Pope Leo will issue an encyclical, *Magnifica humanitas*, that frames responsibility, cooperation and education as the core safeguards against AI threats.

The Vatican announced that Pope Leo is drafting *Magnifica humanitas*, an encyclical focused on protecting the human person in the era of artificial intelligence. The document follows his recent World Day of Social Communications message, which warned that AI must preserve “human faces and voices.”

In the encyclical, the Pope outlines three pillars. Responsibility calls for ethical accountability at every stage of AI development, ensuring that profit motives do not override human dignity. Cooperation urges a global pact among tech firms, governments, theologians and civil society to align algorithmic progress with moral progress. Education stresses teaching critical thinking, empathy and media literacy, not just coding skills, so future generations can discern truth from synthetic content.

The pillars were debated at a Pontifical Urbaniana University conference that gathered technologists, educators and cultural leaders. Speakers such as DeepMind professor Neil Lawrence warned against replacing human faces with algorithms, while Daniel Dzuban of Sony Electronics emphasized accountability in AI design. Participants agreed that no single nation or corporation can steer generative AI alone, and that solidarity is needed to bridge the digital divide.

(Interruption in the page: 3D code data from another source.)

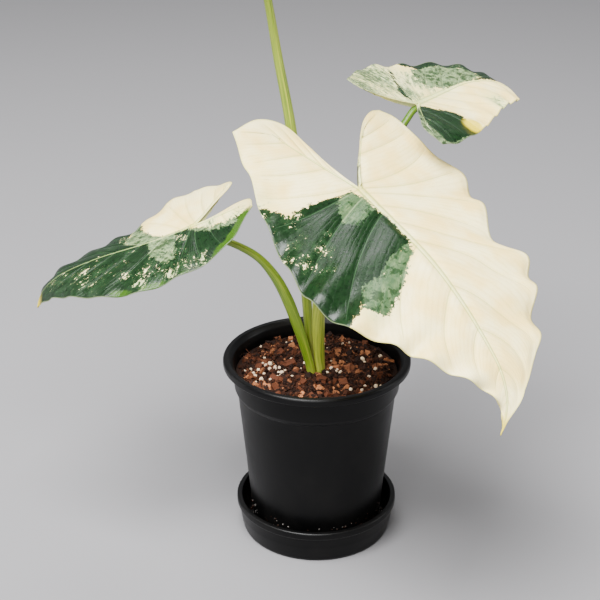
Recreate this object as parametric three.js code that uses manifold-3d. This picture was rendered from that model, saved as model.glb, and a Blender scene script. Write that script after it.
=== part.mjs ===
// A variegated giant taro in a black pot on a black saucer.
// Millimetres, +Z up, the origin at the centre of the saucer's underside, +Y away from the viewer.
import * as THREE from "three";
import { mergeVertices } from "three/addons/utils/BufferGeometryUtils.js";
import Module from "manifold-3d";

const wasm = await Module();
wasm.setup();

// Pot and saucer sizes
const SIDES = 48;
const SAUCER_FLOOR = 2.4;
const SAUCER_HEIGHT = 30;
const SAUCER_LIP = 68.5;
const POT_TOP = 161;
const POT_LIP = 78;
const POT_FOOT = 53.8;
const POT_WALL = 1.8;
const POT_TAPER = 0.097;
const POT_STEP_Z = 131;
const POT_INNER_FLOOR = 7.4;
const DRAIN_HOLES = 6;
const DRAIN_RADIUS = 4;
const DRAIN_CIRCLE = 34;
const FOOT_NOTCHES = 4;

// Potting mix sizes
const MIX_TOP = 148;
const MIX_GAP = 0.3;
const STEM_X = -0.5;
const STEM_Y = -3.6;
const STEM_HOLE = 11.8;
const STEM_HOLE_FLOOR = 100;
const ROOTSTOCK_RADIUS = 10.8;
const ROOTSTOCK_TOP = 141;
const BARK_CHIPS = 34;
const PERLITE_BEADS = 36;
const MIX_SEED = 7;

// Vertices closer than this are joined after cuts.
const WELD = 0.03;

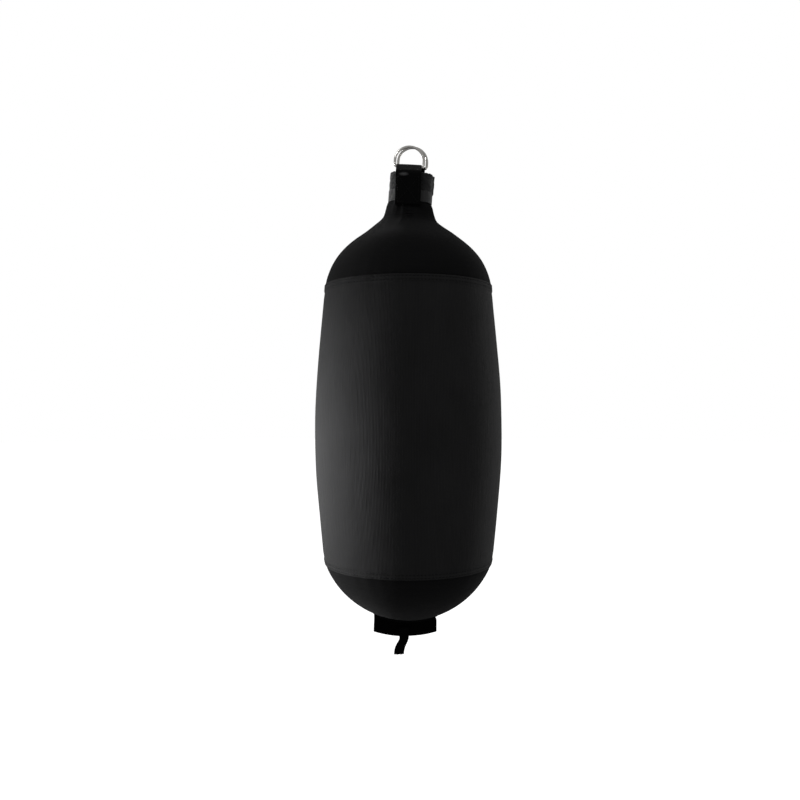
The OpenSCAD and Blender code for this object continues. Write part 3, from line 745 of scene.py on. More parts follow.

Bishop Paul Tighe, who helped organize the event, highlighted agency—the power of people to shape AI’s future—as the key takeaway. He rejected a fatalistic view that AI’s trajectory is inevitable, insisting that collective “regency,” or shared agency, can direct technology toward the common good.

The encyclical’s timing signals the Vatican’s intent to influence policy and public discourse on AI ethics. By framing AI as a moral issue rather than a purely technical one, the Pope aims to mobilize religious and secular actors alike.

What it means: Governments and corporations may face increased pressure to embed ethical safeguards, collaborate across borders and invest in AI‑focused education programs. Watch for the official release of *Magnifica humanitas* and subsequent Vatican‑backed initiatives that could shape international AI governance.